Print out the entries below with no edits.

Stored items
━━━━━━━━━━━━━━━━

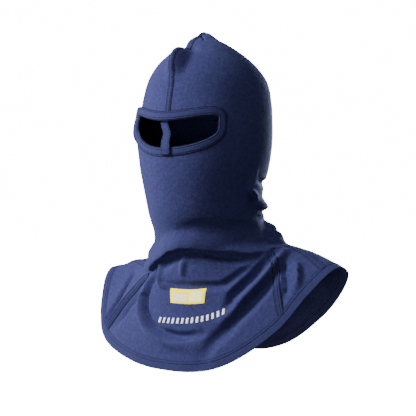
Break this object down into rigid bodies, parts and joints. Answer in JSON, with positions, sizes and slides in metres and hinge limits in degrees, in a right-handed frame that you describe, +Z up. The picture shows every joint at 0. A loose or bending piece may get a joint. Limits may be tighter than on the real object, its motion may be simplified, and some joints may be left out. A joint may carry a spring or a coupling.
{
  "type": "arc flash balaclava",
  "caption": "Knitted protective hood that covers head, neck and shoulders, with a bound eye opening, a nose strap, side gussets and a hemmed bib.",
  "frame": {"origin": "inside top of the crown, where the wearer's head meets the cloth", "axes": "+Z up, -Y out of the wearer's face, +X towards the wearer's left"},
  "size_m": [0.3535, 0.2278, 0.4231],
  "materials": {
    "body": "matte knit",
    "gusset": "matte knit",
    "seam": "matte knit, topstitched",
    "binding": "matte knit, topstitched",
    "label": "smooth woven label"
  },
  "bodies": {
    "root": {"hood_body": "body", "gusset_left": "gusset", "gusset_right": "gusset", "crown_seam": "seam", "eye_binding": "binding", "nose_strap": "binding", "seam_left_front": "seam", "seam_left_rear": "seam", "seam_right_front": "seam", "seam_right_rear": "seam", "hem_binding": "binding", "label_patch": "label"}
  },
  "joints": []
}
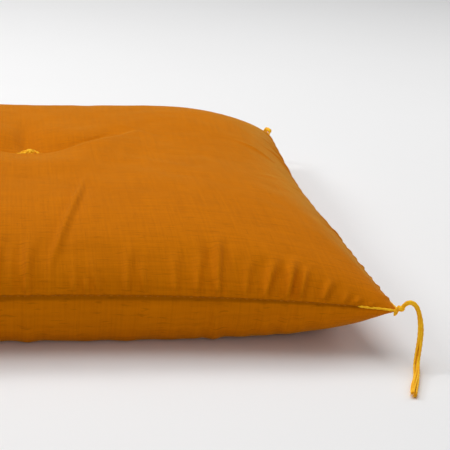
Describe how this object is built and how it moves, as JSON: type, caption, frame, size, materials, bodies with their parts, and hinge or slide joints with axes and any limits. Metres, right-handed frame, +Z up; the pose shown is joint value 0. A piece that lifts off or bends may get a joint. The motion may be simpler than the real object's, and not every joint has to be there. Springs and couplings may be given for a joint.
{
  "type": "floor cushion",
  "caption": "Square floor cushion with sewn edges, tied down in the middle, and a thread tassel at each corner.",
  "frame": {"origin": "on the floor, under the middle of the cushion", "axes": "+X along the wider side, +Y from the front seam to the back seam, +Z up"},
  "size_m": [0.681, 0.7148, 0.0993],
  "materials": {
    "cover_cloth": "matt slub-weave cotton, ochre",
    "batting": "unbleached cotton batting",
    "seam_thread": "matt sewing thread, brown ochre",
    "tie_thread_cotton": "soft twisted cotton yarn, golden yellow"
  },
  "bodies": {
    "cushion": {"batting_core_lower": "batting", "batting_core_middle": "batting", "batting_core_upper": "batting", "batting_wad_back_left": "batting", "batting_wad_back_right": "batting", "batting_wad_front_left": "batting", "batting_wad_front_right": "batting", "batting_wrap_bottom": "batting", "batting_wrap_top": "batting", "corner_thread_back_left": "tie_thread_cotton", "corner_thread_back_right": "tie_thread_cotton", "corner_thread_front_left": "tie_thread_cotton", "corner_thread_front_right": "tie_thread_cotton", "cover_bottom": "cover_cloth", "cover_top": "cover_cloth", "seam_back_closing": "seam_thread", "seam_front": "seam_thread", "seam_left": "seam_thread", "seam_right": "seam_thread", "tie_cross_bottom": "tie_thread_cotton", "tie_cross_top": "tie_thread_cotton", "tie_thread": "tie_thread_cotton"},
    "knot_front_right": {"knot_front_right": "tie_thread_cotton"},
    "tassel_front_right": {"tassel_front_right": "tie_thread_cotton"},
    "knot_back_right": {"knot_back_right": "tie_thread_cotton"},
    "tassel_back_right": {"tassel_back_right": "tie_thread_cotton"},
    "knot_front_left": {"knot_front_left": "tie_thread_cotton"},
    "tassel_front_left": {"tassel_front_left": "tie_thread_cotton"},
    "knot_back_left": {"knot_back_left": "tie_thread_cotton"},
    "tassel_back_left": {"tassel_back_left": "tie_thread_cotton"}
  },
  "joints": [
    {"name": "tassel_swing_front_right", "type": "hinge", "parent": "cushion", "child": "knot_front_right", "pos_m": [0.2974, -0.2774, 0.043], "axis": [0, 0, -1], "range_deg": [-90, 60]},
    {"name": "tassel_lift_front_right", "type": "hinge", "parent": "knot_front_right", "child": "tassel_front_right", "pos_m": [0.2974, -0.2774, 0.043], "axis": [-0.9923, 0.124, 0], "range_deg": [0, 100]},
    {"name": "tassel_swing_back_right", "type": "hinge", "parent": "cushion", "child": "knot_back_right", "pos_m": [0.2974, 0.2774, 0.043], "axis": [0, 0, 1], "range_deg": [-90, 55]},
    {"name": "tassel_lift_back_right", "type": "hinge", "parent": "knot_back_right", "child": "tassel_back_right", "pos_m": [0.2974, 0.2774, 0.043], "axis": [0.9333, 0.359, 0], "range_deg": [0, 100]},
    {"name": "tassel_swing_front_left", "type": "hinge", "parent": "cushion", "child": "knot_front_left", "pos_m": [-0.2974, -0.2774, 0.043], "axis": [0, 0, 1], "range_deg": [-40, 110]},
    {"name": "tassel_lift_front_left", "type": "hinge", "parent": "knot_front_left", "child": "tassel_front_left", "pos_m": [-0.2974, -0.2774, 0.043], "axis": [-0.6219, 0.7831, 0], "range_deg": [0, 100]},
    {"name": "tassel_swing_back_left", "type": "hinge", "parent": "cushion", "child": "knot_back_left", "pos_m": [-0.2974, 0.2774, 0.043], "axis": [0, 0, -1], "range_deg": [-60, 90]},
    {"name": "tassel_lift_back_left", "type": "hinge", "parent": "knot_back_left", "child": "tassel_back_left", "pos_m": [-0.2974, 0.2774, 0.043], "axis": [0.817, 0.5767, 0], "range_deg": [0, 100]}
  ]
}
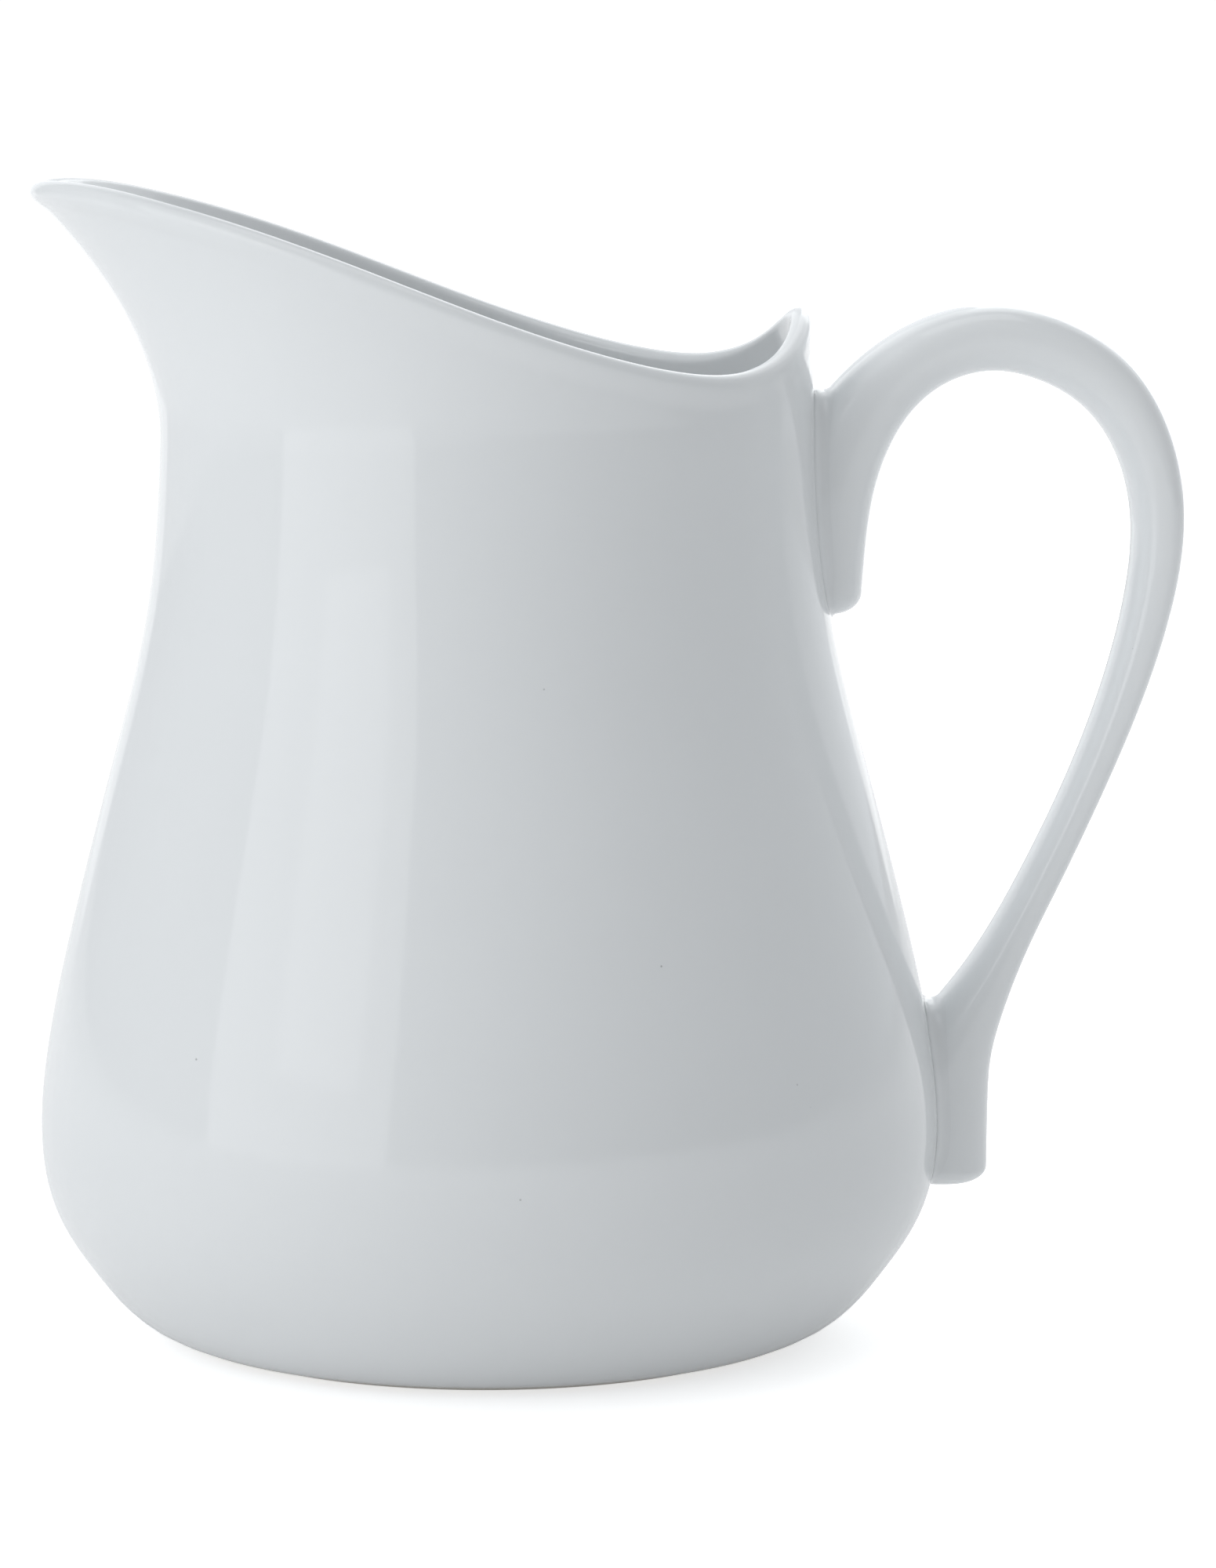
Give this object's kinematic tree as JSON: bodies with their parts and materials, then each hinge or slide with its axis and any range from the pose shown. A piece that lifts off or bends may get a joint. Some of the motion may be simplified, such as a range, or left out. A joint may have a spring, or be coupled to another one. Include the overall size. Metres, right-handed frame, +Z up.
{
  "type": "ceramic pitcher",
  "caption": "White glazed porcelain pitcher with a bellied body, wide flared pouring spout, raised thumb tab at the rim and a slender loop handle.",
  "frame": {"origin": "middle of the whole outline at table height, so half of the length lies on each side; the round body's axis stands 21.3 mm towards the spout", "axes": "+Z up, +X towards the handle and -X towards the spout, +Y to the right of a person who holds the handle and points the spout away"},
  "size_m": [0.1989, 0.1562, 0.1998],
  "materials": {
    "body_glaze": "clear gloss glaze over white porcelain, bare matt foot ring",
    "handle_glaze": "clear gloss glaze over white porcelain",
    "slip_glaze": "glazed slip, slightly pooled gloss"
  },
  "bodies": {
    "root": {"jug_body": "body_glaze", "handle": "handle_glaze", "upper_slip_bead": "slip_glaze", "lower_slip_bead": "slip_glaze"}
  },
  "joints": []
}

━━━━━━━━━━━━━━━━

#### Answer to the problem
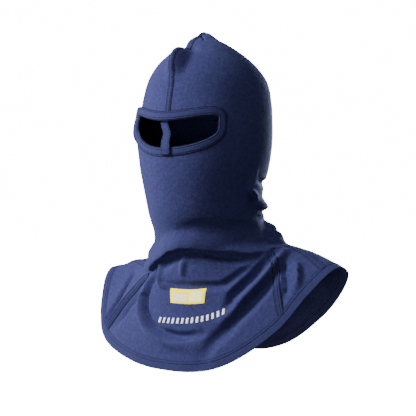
Break this object down into rigid bodies, parts and joints. Answer in JSON, with positions, sizes and slides in metres and hinge limits in degrees, in a right-handed frame that you describe, +Z up. The picture shows every joint at 0. A loose or bending piece may get a joint. Limits may be tighter than on the real object, its motion may be simplified, and some joints may be left out. A joint may carry a spring or a coupling.
{
  "type": "arc flash balaclava",
  "caption": "Knitted protective hood that covers head, neck and shoulders, with a bound eye opening, a nose strap, side gussets and a hemmed bib.",
  "frame": {"origin": "inside top of the crown, where the wearer's head meets the cloth", "axes": "+Z up, -Y out of the wearer's face, +X towards the wearer's left"},
  "size_m": [0.3535, 0.2278, 0.4231],
  "materials": {
    "body": "matte knit",
    "gusset": "matte knit",
    "seam": "matte knit, topstitched",
    "binding": "matte knit, topstitched",
    "label": "smooth woven label"
  },
  "bodies": {
    "root": {"hood_body": "body", "gusset_left": "gusset", "gusset_right": "gusset", "crown_seam": "seam", "eye_binding": "binding", "nose_strap": "binding", "seam_left_front": "seam", "seam_left_rear": "seam", "seam_right_front": "seam", "seam_right_rear": "seam", "hem_binding": "binding", "label_patch": "label"}
  },
  "joints": []
}
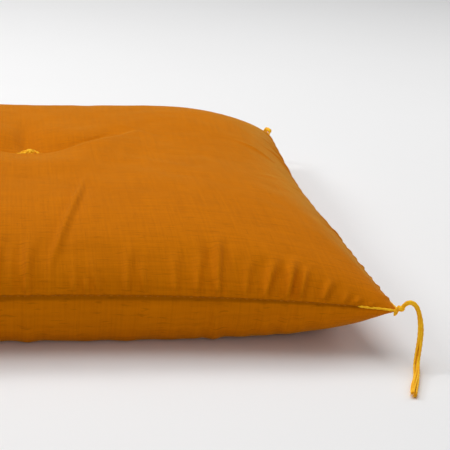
Describe how this object is built and how it moves, as JSON: type, caption, frame, size, materials, bodies with their parts, and hinge or slide joints with axes and any limits. Metres, right-handed frame, +Z up; the pose shown is joint value 0. A piece that lifts off or bends may get a joint. The motion may be simpler than the real object's, and not every joint has to be there. Springs and couplings may be given for a joint.
{
  "type": "floor cushion",
  "caption": "Square floor cushion with sewn edges, tied down in the middle, and a thread tassel at each corner.",
  "frame": {"origin": "on the floor, under the middle of the cushion", "axes": "+X along the wider side, +Y from the front seam to the back seam, +Z up"},
  "size_m": [0.681, 0.7148, 0.0993],
  "materials": {
    "cover_cloth": "matt slub-weave cotton, ochre",
    "batting": "unbleached cotton batting",
    "seam_thread": "matt sewing thread, brown ochre",
    "tie_thread_cotton": "soft twisted cotton yarn, golden yellow"
  },
  "bodies": {
    "cushion": {"batting_core_lower": "batting", "batting_core_middle": "batting", "batting_core_upper": "batting", "batting_wad_back_left": "batting", "batting_wad_back_right": "batting", "batting_wad_front_left": "batting", "batting_wad_front_right": "batting", "batting_wrap_bottom": "batting", "batting_wrap_top": "batting", "corner_thread_back_left": "tie_thread_cotton", "corner_thread_back_right": "tie_thread_cotton", "corner_thread_front_left": "tie_thread_cotton", "corner_thread_front_right": "tie_thread_cotton", "cover_bottom": "cover_cloth", "cover_top": "cover_cloth", "seam_back_closing": "seam_thread", "seam_front": "seam_thread", "seam_left": "seam_thread", "seam_right": "seam_thread", "tie_cross_bottom": "tie_thread_cotton", "tie_cross_top": "tie_thread_cotton", "tie_thread": "tie_thread_cotton"},
    "knot_front_right": {"knot_front_right": "tie_thread_cotton"},
    "tassel_front_right": {"tassel_front_right": "tie_thread_cotton"},
    "knot_back_right": {"knot_back_right": "tie_thread_cotton"},
    "tassel_back_right": {"tassel_back_right": "tie_thread_cotton"},
    "knot_front_left": {"knot_front_left": "tie_thread_cotton"},
    "tassel_front_left": {"tassel_front_left": "tie_thread_cotton"},
    "knot_back_left": {"knot_back_left": "tie_thread_cotton"},
    "tassel_back_left": {"tassel_back_left": "tie_thread_cotton"}
  },
  "joints": [
    {"name": "tassel_swing_front_right", "type": "hinge", "parent": "cushion", "child": "knot_front_right", "pos_m": [0.2974, -0.2774, 0.043], "axis": [0, 0, -1], "range_deg": [-90, 60]},
    {"name": "tassel_lift_front_right", "type": "hinge", "parent": "knot_front_right", "child": "tassel_front_right", "pos_m": [0.2974, -0.2774, 0.043], "axis": [-0.9923, 0.124, 0], "range_deg": [0, 100]},
    {"name": "tassel_swing_back_right", "type": "hinge", "parent": "cushion", "child": "knot_back_right", "pos_m": [0.2974, 0.2774, 0.043], "axis": [0, 0, 1], "range_deg": [-90, 55]},
    {"name": "tassel_lift_back_right", "type": "hinge", "parent": "knot_back_right", "child": "tassel_back_right", "pos_m": [0.2974, 0.2774, 0.043], "axis": [0.9333, 0.359, 0], "range_deg": [0, 100]},
    {"name": "tassel_swing_front_left", "type": "hinge", "parent": "cushion", "child": "knot_front_left", "pos_m": [-0.2974, -0.2774, 0.043], "axis": [0, 0, 1], "range_deg": [-40, 110]},
    {"name": "tassel_lift_front_left", "type": "hinge", "parent": "knot_front_left", "child": "tassel_front_left", "pos_m": [-0.2974, -0.2774, 0.043], "axis": [-0.6219, 0.7831, 0], "range_deg": [0, 100]},
    {"name": "tassel_swing_back_left", "type": "hinge", "parent": "cushion", "child": "knot_back_left", "pos_m": [-0.2974, 0.2774, 0.043], "axis": [0, 0, -1], "range_deg": [-60, 90]},
    {"name": "tassel_lift_back_left", "type": "hinge", "parent": "knot_back_left", "child": "tassel_back_left", "pos_m": [-0.2974, 0.2774, 0.043], "axis": [0.817, 0.5767, 0], "range_deg": [0, 100]}
  ]
}
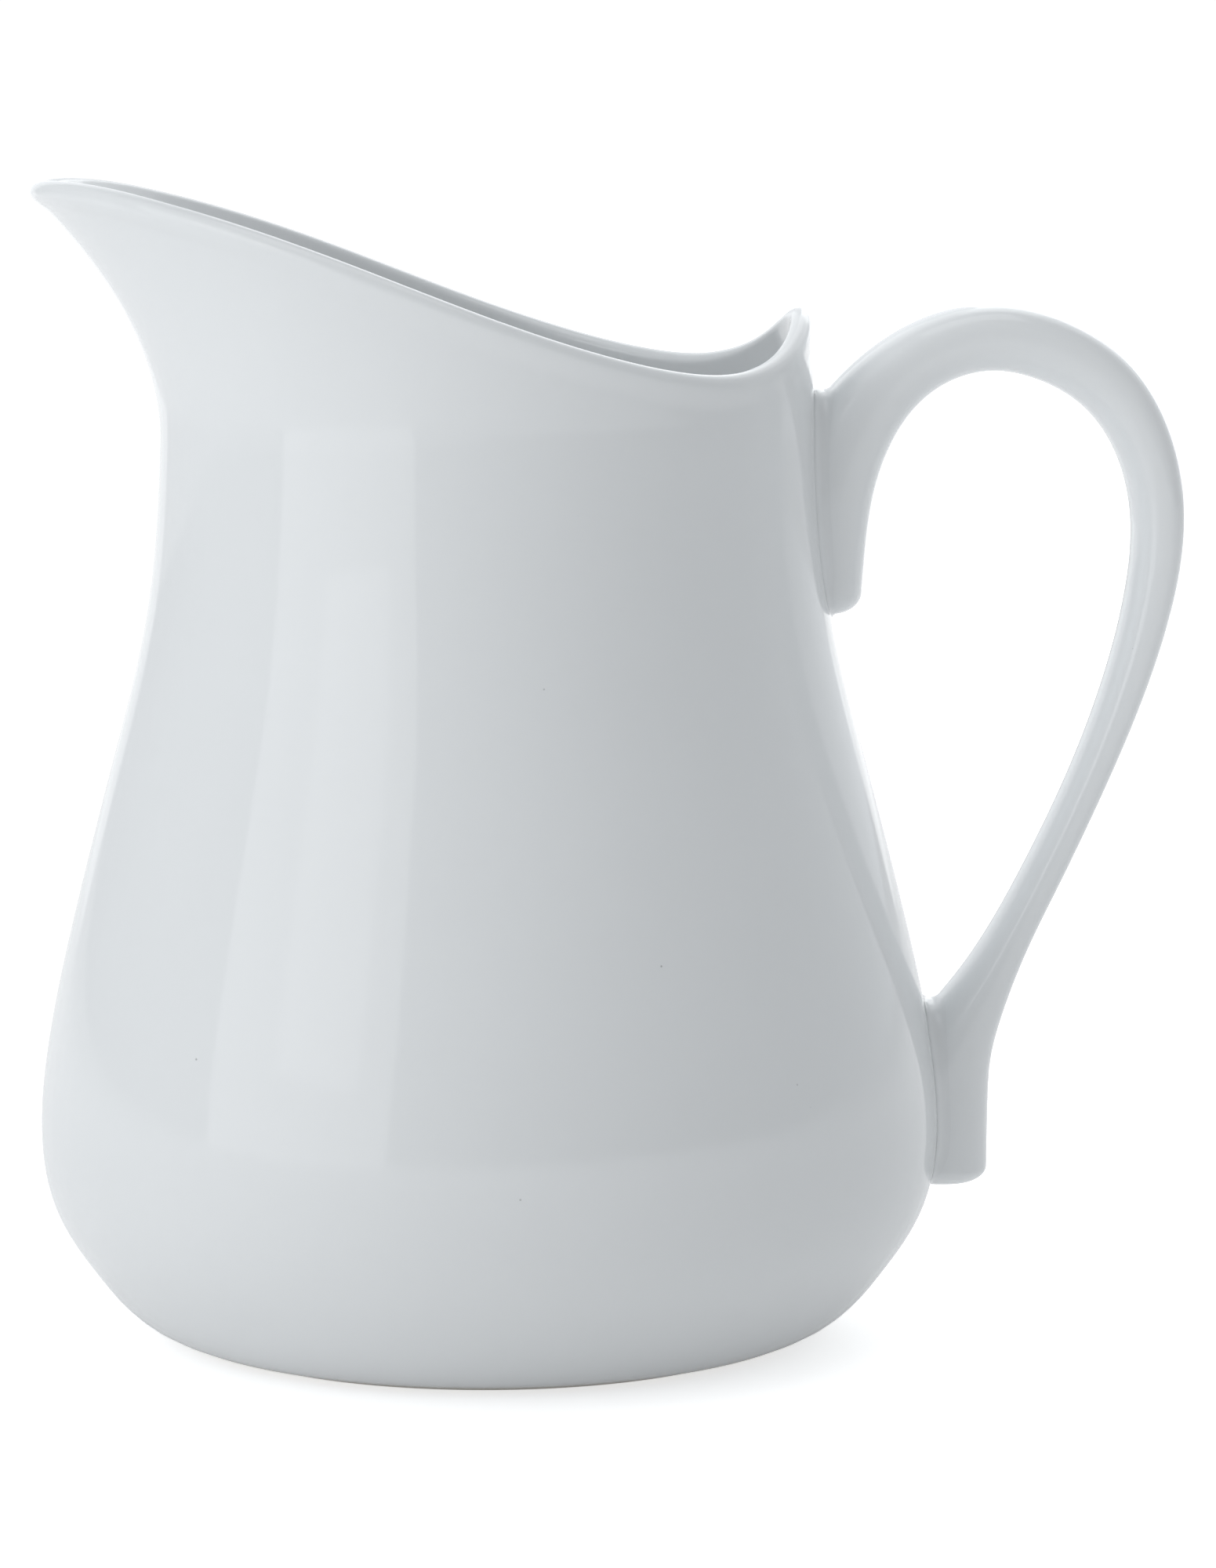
Give this object's kinematic tree as JSON: bodies with their parts and materials, then each hinge or slide with its axis and any range from the pose shown. A piece that lifts off or bends may get a joint. Some of the motion may be simplified, such as a range, or left out. A joint may have a spring, or be coupled to another one. Include the overall size. Metres, right-handed frame, +Z up.
{
  "type": "ceramic pitcher",
  "caption": "White glazed porcelain pitcher with a bellied body, wide flared pouring spout, raised thumb tab at the rim and a slender loop handle.",
  "frame": {"origin": "middle of the whole outline at table height, so half of the length lies on each side; the round body's axis stands 21.3 mm towards the spout", "axes": "+Z up, +X towards the handle and -X towards the spout, +Y to the right of a person who holds the handle and points the spout away"},
  "size_m": [0.1989, 0.1562, 0.1998],
  "materials": {
    "body_glaze": "clear gloss glaze over white porcelain, bare matt foot ring",
    "handle_glaze": "clear gloss glaze over white porcelain",
    "slip_glaze": "glazed slip, slightly pooled gloss"
  },
  "bodies": {
    "root": {"jug_body": "body_glaze", "handle": "handle_glaze", "upper_slip_bead": "slip_glaze", "lower_slip_bead": "slip_glaze"}
  },
  "joints": []
}